Directions:
Write out only the span of lines that begins at the line with "bpy.context.view_layer.update()" and ends at the line with "bpy.ops.mirrorcover.stage()". Keep both end lines, word for word.

Materials provided:
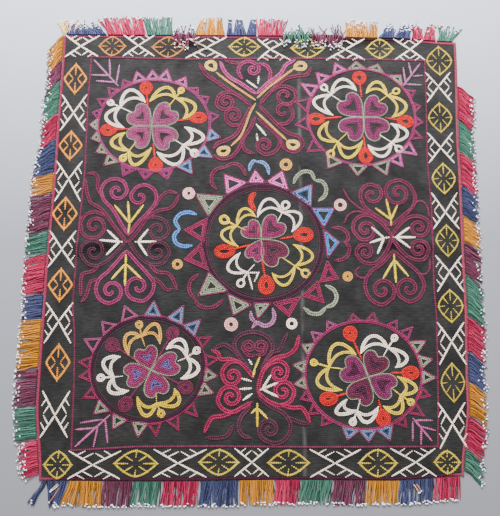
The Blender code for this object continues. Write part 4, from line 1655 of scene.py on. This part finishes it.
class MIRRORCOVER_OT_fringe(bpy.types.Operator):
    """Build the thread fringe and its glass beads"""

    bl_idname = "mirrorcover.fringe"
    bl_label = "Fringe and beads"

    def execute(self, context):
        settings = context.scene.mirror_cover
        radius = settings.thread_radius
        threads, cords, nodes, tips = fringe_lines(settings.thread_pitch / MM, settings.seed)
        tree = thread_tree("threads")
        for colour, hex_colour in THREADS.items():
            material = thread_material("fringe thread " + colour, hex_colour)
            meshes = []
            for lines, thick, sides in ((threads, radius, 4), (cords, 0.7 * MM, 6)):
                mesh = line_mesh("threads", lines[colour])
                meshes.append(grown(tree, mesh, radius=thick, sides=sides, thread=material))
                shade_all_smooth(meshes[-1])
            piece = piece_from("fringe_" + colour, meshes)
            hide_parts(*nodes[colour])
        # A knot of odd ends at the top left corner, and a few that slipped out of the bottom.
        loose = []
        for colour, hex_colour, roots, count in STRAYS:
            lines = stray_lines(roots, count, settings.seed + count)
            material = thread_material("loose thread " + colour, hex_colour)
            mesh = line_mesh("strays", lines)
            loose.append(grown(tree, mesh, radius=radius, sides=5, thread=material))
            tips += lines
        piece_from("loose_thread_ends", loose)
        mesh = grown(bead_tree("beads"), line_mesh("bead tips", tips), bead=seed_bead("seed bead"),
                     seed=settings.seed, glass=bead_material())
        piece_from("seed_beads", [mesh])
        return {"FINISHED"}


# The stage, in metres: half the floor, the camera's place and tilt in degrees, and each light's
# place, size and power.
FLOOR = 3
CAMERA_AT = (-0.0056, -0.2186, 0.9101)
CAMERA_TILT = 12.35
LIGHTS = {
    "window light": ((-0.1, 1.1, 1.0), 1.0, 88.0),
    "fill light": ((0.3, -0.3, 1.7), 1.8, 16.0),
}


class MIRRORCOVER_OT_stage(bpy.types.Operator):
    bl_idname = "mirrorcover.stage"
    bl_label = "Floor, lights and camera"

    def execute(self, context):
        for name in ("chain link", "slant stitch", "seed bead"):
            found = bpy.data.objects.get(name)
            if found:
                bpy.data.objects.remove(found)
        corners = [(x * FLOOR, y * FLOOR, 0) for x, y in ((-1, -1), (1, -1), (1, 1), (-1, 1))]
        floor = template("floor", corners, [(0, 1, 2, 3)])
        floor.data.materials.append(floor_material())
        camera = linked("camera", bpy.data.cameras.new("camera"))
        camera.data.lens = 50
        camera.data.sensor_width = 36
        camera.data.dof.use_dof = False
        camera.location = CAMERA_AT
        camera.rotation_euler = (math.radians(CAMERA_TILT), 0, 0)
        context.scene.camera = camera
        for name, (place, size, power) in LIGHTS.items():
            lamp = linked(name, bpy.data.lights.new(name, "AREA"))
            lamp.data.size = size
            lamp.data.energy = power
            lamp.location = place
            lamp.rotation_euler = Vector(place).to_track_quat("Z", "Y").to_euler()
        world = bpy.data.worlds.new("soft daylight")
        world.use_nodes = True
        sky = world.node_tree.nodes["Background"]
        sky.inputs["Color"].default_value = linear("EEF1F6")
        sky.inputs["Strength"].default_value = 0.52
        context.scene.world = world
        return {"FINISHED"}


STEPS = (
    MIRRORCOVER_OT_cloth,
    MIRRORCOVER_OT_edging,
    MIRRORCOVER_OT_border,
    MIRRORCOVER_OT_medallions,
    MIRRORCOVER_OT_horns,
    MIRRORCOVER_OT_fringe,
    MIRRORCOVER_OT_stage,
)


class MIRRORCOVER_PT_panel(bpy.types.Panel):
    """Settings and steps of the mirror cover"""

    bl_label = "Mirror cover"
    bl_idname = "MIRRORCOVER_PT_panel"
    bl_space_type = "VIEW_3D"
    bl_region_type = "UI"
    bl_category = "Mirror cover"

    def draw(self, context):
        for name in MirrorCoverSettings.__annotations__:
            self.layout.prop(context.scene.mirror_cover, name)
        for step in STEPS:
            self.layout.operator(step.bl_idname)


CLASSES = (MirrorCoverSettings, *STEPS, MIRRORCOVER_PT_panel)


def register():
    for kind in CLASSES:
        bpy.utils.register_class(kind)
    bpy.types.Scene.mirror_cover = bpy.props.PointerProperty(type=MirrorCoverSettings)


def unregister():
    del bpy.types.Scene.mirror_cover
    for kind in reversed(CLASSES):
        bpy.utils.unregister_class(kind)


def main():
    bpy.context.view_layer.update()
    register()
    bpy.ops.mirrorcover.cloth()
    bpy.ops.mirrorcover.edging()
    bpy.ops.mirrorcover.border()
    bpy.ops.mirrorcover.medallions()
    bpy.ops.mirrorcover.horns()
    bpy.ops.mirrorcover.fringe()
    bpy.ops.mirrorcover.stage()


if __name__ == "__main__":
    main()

---

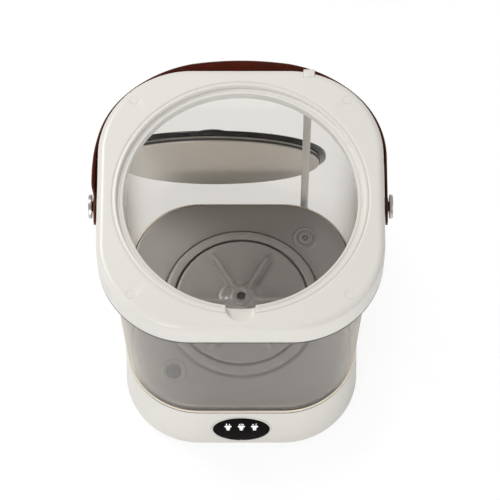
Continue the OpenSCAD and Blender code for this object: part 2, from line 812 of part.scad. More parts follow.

Answer to the problem:
    bpy.context.view_layer.update()
    register()
    bpy.ops.mirrorcover.cloth()
    bpy.ops.mirrorcover.edging()
    bpy.ops.mirrorcover.border()
    bpy.ops.mirrorcover.medallions()
    bpy.ops.mirrorcover.horns()
    bpy.ops.mirrorcover.fringe()
    bpy.ops.mirrorcover.stage()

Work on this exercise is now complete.